===== Dataset section

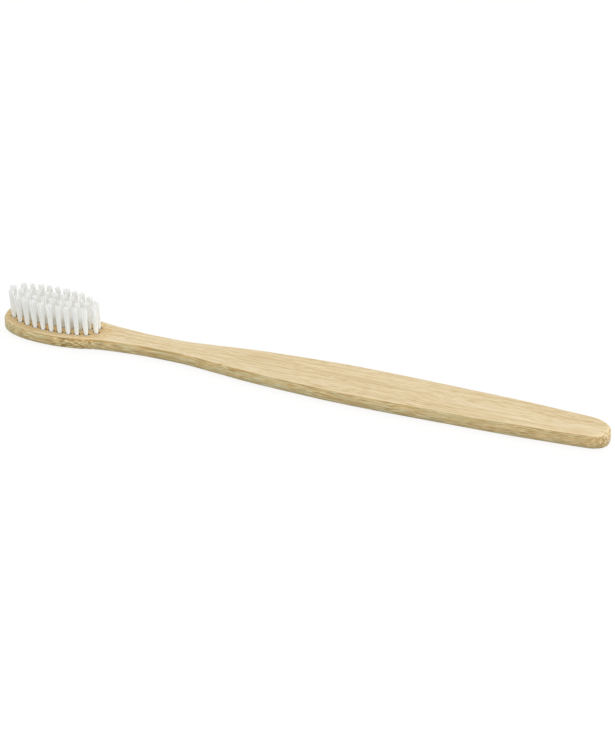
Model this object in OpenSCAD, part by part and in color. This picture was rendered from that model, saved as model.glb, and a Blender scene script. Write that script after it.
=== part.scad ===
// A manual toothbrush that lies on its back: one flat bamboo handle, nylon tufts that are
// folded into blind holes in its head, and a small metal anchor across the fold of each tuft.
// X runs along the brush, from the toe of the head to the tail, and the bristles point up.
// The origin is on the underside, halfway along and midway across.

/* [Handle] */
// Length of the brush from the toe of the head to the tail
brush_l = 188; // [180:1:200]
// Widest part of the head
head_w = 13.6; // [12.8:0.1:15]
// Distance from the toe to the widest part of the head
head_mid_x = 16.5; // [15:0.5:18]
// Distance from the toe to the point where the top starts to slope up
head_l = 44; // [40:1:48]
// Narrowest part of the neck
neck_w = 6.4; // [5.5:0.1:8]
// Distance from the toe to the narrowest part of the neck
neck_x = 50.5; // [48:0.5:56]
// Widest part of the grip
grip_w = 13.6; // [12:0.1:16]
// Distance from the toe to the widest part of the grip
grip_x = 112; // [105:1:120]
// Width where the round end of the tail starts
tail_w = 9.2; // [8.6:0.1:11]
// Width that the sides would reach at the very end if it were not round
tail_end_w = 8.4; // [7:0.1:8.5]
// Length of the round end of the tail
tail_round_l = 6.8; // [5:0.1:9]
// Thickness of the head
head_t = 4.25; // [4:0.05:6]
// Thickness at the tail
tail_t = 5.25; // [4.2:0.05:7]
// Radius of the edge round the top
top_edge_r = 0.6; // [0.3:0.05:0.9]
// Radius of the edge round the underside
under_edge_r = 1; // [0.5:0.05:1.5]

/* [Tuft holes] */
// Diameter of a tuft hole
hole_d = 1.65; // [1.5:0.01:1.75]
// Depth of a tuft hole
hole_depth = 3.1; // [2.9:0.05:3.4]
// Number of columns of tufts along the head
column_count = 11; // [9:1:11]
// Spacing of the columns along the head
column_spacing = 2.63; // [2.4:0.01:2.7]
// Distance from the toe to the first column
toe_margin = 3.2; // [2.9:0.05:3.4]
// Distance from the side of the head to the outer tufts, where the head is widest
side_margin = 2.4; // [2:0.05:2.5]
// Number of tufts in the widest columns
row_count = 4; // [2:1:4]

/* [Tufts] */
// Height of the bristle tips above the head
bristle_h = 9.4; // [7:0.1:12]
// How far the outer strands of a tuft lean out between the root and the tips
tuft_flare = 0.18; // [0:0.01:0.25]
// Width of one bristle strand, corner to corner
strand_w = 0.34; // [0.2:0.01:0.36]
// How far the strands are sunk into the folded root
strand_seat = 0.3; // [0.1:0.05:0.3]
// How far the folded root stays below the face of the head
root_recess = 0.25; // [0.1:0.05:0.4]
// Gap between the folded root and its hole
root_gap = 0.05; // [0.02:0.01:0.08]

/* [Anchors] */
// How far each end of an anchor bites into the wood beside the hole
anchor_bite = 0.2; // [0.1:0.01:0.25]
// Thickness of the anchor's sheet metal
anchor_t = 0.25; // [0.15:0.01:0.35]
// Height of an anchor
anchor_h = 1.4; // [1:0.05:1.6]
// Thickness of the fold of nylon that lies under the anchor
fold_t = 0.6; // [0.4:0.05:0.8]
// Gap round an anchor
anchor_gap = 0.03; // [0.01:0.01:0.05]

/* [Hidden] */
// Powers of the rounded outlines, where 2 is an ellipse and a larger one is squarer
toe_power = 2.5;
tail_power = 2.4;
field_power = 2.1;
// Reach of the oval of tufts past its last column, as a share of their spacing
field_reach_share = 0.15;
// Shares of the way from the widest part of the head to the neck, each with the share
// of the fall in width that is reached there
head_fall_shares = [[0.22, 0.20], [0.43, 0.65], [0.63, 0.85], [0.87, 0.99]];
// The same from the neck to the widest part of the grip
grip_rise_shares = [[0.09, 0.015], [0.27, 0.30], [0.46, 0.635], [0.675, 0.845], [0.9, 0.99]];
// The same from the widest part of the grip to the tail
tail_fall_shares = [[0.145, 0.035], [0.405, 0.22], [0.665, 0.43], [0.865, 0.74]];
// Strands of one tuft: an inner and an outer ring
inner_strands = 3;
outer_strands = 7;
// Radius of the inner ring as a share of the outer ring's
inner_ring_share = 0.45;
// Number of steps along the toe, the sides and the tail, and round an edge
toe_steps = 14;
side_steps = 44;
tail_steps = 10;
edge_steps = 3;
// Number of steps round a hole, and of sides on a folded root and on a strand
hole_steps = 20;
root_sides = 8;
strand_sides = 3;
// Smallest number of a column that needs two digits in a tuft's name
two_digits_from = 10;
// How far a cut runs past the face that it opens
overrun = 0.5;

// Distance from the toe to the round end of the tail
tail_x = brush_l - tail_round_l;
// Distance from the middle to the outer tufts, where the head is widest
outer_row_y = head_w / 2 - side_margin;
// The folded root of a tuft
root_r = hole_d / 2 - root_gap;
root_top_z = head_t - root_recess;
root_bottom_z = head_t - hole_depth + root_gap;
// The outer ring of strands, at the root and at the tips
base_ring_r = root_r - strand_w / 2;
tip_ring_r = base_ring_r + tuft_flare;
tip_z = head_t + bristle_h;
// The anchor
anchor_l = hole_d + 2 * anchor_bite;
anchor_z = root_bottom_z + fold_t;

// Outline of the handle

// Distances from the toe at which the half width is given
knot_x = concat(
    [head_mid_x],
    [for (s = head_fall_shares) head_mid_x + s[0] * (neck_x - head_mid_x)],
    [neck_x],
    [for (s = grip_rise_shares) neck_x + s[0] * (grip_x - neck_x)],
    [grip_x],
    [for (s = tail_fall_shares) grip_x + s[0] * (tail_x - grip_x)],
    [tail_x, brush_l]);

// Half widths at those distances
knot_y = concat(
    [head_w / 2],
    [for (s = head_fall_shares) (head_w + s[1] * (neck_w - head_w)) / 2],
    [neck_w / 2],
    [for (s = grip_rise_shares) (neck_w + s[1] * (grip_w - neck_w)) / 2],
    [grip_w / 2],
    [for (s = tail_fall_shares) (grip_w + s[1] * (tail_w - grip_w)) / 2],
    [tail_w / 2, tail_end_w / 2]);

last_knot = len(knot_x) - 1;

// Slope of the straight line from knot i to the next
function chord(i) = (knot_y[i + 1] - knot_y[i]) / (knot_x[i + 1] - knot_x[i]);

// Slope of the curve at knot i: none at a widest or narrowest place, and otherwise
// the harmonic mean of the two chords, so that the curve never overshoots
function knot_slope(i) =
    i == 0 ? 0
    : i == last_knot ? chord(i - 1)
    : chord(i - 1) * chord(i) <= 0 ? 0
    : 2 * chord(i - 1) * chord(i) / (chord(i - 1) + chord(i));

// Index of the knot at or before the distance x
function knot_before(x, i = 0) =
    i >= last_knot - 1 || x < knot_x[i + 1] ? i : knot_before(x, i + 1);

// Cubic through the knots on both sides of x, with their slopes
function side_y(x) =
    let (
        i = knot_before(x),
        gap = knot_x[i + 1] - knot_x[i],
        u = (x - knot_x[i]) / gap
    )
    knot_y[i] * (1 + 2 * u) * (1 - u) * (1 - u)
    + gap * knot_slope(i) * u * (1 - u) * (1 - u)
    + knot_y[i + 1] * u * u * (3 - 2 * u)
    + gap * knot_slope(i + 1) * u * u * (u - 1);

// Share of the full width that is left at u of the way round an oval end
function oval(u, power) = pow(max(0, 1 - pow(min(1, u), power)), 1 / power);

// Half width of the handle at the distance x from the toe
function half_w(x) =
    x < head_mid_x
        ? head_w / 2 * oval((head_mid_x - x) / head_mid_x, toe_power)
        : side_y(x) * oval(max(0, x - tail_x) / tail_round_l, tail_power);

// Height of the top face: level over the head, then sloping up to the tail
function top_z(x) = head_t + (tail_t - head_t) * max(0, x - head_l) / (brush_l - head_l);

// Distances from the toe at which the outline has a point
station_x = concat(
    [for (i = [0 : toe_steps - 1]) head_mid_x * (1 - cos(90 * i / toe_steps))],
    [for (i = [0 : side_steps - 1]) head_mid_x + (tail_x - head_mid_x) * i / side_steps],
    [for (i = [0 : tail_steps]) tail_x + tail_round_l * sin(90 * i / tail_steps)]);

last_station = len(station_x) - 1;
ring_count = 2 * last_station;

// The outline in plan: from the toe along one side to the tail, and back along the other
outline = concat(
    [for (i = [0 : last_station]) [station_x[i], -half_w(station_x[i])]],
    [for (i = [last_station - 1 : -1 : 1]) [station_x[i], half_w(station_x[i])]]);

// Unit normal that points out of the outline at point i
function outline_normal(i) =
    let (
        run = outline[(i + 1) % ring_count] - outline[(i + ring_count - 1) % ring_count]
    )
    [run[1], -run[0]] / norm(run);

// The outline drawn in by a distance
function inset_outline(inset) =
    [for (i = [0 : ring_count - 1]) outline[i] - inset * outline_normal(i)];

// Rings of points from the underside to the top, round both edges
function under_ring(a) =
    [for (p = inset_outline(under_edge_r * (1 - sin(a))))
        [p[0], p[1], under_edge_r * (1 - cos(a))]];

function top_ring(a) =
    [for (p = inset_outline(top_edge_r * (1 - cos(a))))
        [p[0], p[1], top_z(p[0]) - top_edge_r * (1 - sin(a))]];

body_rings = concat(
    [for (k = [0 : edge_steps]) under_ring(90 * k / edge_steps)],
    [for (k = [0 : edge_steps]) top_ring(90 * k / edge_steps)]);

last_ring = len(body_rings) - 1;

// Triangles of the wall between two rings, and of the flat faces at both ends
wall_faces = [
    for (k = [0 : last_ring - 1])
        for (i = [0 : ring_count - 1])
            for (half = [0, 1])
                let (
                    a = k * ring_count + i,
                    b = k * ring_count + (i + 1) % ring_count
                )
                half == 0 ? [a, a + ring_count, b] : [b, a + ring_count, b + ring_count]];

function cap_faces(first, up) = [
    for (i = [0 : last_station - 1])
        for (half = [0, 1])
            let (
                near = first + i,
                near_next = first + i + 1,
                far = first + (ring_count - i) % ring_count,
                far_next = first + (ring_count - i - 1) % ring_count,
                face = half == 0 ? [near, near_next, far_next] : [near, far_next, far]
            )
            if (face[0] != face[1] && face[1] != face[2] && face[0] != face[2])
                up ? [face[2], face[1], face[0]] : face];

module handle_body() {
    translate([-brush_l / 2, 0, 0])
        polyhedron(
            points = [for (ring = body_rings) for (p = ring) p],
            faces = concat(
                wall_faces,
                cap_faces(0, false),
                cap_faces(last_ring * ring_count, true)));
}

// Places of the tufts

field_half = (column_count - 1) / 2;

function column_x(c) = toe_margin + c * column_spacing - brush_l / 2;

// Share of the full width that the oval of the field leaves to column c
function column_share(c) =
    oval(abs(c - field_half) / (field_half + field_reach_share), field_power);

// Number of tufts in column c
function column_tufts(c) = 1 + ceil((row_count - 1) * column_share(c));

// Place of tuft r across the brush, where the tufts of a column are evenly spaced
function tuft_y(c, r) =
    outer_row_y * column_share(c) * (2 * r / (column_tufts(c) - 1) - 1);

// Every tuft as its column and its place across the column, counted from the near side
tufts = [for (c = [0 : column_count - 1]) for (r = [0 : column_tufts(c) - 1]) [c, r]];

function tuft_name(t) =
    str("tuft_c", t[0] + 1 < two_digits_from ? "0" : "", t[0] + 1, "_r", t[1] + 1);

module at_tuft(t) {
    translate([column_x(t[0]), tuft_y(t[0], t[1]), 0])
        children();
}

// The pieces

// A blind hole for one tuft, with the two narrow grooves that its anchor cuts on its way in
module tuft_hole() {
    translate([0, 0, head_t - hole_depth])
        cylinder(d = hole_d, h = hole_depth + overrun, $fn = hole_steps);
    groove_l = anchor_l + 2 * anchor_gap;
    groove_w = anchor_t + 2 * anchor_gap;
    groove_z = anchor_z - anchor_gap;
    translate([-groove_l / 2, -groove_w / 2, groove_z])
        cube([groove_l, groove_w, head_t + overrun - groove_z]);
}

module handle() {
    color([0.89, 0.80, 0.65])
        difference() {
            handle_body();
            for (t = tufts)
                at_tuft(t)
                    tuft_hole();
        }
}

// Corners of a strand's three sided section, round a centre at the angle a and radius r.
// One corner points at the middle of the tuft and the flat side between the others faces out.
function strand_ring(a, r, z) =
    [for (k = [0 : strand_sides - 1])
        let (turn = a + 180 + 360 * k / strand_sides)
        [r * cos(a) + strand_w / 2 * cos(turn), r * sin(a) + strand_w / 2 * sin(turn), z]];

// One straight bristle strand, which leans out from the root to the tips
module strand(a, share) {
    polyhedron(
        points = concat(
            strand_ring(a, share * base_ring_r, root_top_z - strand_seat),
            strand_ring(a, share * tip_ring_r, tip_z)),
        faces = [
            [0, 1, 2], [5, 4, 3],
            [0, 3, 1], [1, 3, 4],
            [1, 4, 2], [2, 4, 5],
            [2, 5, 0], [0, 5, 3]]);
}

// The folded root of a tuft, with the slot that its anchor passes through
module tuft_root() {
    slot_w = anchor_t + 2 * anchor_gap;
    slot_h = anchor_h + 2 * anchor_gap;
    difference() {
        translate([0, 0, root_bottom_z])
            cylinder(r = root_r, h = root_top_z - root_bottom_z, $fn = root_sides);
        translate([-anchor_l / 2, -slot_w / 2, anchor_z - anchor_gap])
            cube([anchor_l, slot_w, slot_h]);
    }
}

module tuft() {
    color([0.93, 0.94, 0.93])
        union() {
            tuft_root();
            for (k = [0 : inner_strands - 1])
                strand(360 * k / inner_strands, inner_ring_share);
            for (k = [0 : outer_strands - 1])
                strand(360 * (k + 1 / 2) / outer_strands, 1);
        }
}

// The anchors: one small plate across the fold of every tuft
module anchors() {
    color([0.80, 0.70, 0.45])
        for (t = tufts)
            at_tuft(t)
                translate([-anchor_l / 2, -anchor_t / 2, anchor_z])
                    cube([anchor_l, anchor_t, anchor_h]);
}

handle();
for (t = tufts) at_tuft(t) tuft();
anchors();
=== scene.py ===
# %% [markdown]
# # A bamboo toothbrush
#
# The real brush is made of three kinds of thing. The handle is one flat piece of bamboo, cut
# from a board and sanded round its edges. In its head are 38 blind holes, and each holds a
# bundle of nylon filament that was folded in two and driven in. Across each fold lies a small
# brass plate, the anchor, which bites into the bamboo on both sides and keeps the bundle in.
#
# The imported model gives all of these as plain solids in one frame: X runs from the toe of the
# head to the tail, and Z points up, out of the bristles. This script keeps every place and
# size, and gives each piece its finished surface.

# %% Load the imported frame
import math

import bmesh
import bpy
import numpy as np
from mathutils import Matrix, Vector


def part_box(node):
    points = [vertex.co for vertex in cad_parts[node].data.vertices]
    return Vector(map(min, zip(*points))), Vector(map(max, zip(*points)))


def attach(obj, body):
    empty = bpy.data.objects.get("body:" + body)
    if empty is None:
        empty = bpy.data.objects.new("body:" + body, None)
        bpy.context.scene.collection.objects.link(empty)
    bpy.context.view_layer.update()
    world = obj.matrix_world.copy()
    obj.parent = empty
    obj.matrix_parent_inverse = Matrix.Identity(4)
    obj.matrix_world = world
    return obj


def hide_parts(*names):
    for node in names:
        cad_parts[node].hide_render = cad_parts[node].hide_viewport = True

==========

From the line that contains "points = [vertex.co" through the line that contains "if empty is", reproduce every line exactly, both end lines included.

    points = [vertex.co for vertex in cad_parts[node].data.vertices]
    return Vector(map(min, zip(*points))), Vector(map(max, zip(*points)))


def attach(obj, body):
    empty = bpy.data.objects.get("body:" + body)
    if empty is None:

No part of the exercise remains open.